DATASET CONTENT —
—————

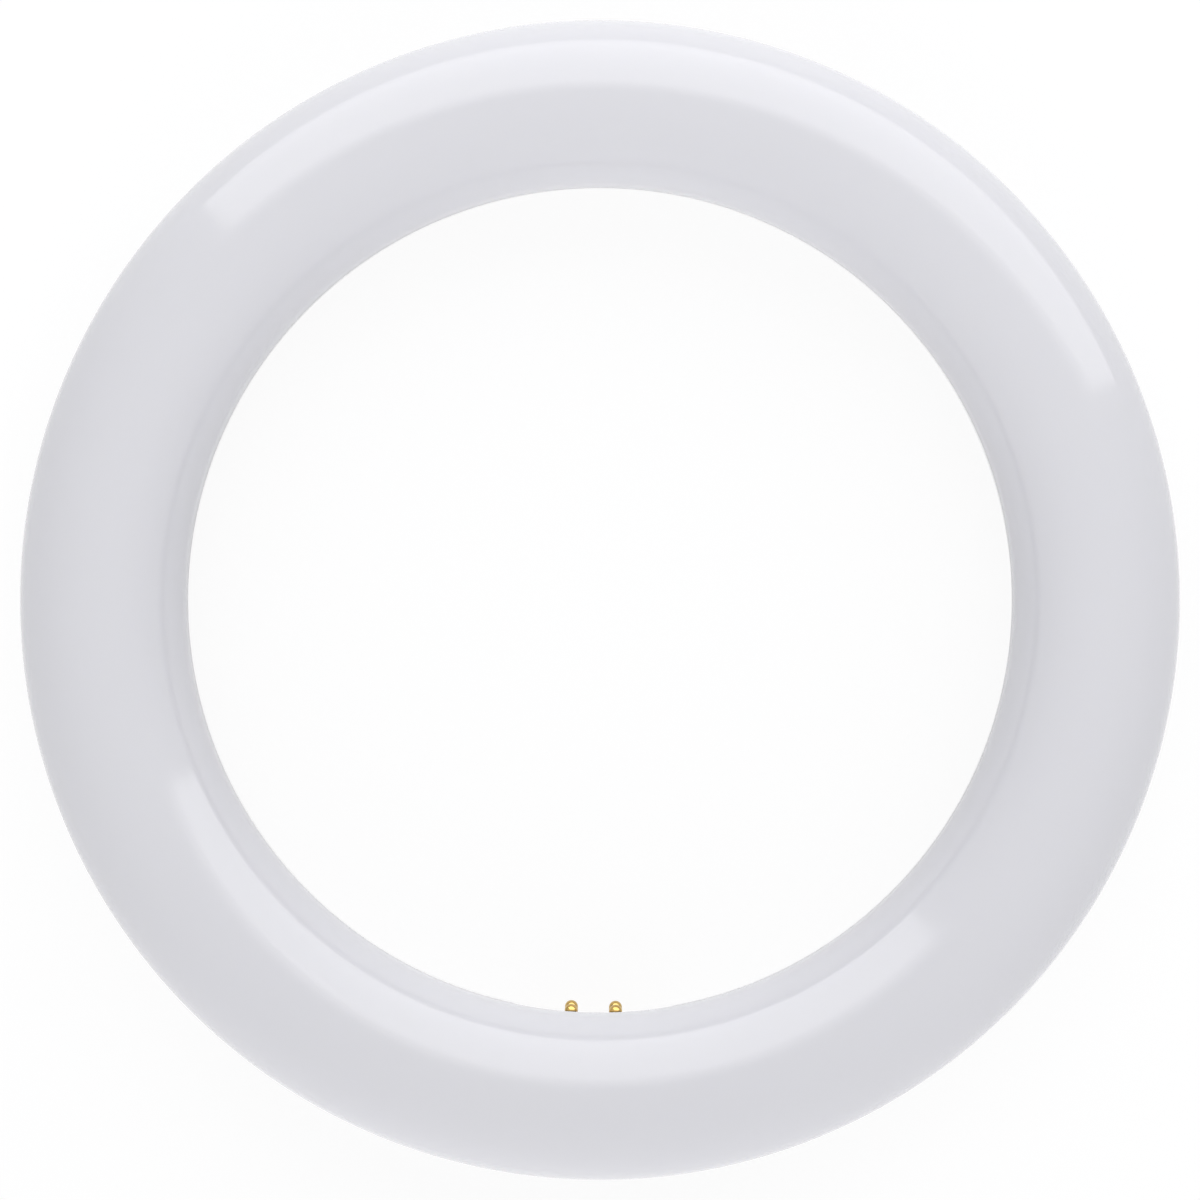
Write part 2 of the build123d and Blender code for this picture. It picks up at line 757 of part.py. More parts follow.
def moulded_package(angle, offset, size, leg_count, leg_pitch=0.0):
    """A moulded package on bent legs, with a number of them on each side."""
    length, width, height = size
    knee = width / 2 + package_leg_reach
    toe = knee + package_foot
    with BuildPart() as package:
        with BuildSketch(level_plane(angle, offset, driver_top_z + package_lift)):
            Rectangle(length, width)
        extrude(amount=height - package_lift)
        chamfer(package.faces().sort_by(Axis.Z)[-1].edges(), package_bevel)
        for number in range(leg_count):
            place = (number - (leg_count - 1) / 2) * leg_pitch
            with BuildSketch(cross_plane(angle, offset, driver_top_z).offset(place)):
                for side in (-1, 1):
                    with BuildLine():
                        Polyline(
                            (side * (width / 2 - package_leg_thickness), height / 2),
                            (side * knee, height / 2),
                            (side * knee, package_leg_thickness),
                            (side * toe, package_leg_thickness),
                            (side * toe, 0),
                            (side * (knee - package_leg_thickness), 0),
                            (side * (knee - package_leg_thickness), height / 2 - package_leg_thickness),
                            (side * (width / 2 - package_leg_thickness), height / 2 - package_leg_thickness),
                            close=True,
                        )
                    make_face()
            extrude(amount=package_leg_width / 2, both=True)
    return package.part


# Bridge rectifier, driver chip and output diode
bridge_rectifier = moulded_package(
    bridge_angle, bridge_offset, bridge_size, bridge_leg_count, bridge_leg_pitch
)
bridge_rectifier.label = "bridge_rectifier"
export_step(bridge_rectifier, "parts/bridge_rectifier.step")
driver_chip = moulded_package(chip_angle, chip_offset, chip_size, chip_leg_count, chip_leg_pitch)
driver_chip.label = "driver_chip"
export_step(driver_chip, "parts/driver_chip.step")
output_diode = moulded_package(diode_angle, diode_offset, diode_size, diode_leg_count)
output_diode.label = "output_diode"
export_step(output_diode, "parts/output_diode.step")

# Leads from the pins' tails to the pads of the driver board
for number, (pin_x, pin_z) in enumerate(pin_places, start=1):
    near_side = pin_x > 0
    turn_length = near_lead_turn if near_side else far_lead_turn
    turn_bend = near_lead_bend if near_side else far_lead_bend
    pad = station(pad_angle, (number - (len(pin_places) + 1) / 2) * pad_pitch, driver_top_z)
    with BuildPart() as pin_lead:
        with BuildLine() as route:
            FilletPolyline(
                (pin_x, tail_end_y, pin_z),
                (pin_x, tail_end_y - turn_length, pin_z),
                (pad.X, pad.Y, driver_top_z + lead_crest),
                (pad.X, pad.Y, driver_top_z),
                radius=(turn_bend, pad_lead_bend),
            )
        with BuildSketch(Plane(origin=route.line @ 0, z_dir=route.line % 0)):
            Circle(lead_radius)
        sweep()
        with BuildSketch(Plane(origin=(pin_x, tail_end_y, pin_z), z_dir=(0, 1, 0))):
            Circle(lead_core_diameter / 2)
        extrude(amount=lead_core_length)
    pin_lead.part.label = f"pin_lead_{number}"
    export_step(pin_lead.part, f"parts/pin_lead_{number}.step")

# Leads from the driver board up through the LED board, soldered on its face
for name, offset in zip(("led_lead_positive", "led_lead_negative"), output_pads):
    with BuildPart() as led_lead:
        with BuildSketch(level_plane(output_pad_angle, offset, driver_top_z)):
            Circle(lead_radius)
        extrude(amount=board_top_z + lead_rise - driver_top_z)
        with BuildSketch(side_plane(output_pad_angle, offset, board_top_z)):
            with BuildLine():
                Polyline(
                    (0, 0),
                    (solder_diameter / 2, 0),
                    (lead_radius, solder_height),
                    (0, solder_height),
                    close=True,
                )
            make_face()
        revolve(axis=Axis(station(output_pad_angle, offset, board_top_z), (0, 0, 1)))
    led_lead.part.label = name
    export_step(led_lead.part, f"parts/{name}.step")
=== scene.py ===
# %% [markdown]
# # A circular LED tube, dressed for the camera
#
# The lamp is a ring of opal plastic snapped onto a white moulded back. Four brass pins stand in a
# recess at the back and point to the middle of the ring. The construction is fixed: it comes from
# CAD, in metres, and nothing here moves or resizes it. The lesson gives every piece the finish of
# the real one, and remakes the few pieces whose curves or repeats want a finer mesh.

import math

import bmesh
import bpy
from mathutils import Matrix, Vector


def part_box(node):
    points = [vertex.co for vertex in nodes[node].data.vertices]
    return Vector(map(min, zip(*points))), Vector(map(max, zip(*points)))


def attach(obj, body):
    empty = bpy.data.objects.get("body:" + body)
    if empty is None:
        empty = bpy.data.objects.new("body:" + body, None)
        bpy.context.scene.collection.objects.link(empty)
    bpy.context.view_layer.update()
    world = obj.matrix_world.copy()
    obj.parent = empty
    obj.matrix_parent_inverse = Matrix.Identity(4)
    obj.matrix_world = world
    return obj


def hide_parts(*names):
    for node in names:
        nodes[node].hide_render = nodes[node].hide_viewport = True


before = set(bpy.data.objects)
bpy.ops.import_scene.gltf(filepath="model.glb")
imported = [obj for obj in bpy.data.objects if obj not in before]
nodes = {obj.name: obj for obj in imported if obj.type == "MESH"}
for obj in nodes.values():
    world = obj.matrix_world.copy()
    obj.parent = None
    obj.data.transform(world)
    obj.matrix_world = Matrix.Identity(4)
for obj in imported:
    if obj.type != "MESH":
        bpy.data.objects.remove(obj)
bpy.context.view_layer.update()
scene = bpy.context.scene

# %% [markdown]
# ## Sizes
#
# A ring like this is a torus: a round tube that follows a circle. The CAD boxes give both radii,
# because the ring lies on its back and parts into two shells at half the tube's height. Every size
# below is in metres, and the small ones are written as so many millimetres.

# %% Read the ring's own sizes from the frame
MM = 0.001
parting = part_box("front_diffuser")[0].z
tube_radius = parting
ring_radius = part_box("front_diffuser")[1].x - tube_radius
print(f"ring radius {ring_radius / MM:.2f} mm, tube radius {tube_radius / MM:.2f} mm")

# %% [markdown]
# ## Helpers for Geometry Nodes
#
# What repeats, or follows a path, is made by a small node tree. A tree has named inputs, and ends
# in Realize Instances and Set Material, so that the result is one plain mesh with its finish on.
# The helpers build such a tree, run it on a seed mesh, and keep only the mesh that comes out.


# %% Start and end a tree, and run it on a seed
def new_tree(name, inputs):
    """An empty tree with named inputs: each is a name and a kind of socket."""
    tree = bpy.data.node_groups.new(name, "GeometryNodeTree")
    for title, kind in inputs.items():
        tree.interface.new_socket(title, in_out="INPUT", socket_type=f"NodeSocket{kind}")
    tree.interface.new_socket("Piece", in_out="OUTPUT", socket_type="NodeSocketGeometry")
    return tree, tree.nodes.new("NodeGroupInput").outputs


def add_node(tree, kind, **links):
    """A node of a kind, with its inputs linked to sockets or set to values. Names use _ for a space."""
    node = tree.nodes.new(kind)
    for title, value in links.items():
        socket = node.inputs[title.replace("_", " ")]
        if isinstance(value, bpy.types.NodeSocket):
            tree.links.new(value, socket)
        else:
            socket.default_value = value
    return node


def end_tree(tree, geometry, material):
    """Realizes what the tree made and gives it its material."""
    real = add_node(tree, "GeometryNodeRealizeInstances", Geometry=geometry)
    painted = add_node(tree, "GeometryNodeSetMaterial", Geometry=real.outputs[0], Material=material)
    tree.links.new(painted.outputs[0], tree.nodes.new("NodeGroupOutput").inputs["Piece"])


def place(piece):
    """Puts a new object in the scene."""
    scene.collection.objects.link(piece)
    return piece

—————

EXERCISE INSTRUCTIONS —
Within the listing above, locate the line containing "# Leads from the driver" and the line containing "for node in". Reproduce those two lines and all lines between them exactly, with nothing added.

SOLUTION TO THIS PROBLEM —
# Leads from the driver board up through the LED board, soldered on its face
for name, offset in zip(("led_lead_positive", "led_lead_negative"), output_pads):
    with BuildPart() as led_lead:
        with BuildSketch(level_plane(output_pad_angle, offset, driver_top_z)):
            Circle(lead_radius)
        extrude(amount=board_top_z + lead_rise - driver_top_z)
        with BuildSketch(side_plane(output_pad_angle, offset, board_top_z)):
            with BuildLine():
                Polyline(
                    (0, 0),
                    (solder_diameter / 2, 0),
                    (lead_radius, solder_height),
                    (0, solder_height),
                    close=True,
                )
            make_face()
        revolve(axis=Axis(station(output_pad_angle, offset, board_top_z), (0, 0, 1)))
    led_lead.part.label = name
    export_step(led_lead.part, f"parts/{name}.step")
=== scene.py ===
# %% [markdown]
# # A circular LED tube, dressed for the camera
#
# The lamp is a ring of opal plastic snapped onto a white moulded back. Four brass pins stand in a
# recess at the back and point to the middle of the ring. The construction is fixed: it comes from
# CAD, in metres, and nothing here moves or resizes it. The lesson gives every piece the finish of
# the real one, and remakes the few pieces whose curves or repeats want a finer mesh.

import math

import bmesh
import bpy
from mathutils import Matrix, Vector


def part_box(node):
    points = [vertex.co for vertex in nodes[node].data.vertices]
    return Vector(map(min, zip(*points))), Vector(map(max, zip(*points)))


def attach(obj, body):
    empty = bpy.data.objects.get("body:" + body)
    if empty is None:
        empty = bpy.data.objects.new("body:" + body, None)
        bpy.context.scene.collection.objects.link(empty)
    bpy.context.view_layer.update()
    world = obj.matrix_world.copy()
    obj.parent = empty
    obj.matrix_parent_inverse = Matrix.Identity(4)
    obj.matrix_world = world
    return obj


def hide_parts(*names):
    for node in names:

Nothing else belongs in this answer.